┌────────

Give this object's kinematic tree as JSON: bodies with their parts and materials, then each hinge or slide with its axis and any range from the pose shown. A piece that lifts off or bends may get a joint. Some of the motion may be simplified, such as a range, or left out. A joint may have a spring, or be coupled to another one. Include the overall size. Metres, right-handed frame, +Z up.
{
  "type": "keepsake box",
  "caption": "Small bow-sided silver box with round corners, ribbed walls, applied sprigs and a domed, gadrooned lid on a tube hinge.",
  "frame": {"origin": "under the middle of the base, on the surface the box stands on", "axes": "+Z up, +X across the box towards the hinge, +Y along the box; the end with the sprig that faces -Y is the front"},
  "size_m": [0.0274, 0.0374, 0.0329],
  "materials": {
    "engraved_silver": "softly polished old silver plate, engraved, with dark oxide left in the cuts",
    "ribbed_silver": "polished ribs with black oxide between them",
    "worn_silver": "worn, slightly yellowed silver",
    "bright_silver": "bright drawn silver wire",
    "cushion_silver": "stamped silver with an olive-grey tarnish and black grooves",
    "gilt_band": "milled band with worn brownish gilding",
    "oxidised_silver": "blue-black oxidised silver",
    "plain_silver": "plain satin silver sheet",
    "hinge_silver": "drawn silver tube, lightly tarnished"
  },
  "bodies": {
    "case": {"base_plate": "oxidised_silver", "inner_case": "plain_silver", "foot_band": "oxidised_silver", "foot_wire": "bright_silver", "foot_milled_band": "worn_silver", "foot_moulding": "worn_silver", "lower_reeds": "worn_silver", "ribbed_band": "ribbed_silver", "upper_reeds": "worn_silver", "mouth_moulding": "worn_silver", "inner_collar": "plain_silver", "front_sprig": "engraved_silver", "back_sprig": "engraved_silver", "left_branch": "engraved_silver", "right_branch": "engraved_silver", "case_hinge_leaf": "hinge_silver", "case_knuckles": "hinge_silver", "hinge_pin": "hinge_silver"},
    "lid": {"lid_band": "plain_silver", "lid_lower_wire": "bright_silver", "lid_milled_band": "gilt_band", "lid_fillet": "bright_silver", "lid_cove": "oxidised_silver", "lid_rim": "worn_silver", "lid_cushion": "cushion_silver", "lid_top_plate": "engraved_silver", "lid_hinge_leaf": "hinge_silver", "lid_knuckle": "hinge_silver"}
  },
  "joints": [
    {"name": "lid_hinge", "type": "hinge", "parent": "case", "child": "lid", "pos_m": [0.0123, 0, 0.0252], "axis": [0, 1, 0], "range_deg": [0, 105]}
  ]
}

└────────
┌────────

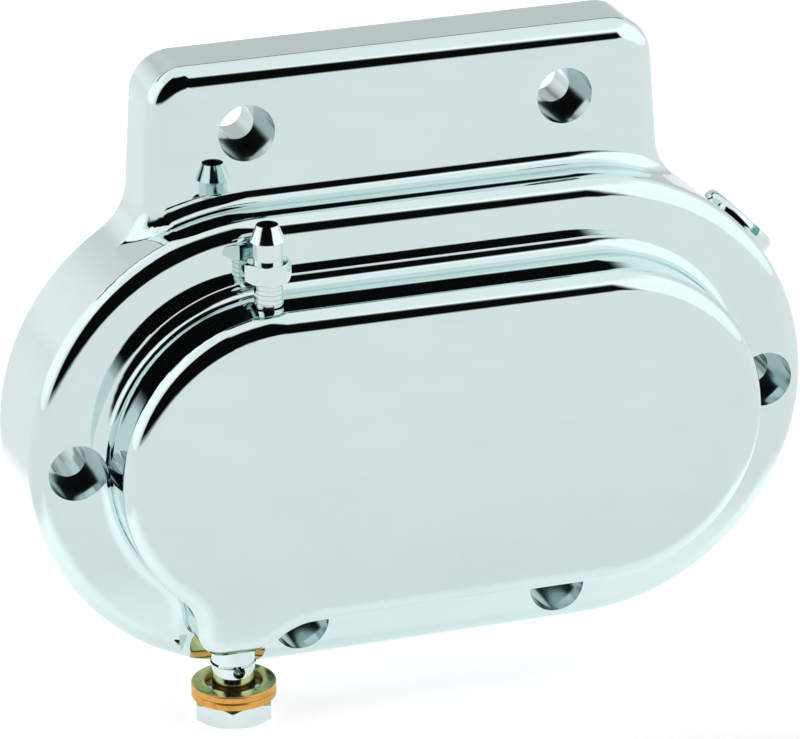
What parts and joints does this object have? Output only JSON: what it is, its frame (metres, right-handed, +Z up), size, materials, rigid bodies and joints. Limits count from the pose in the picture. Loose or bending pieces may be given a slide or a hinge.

└────────

Directive » Scan the records above and report how many lines include the word "joints", without any other text.

Output of the exercise » 2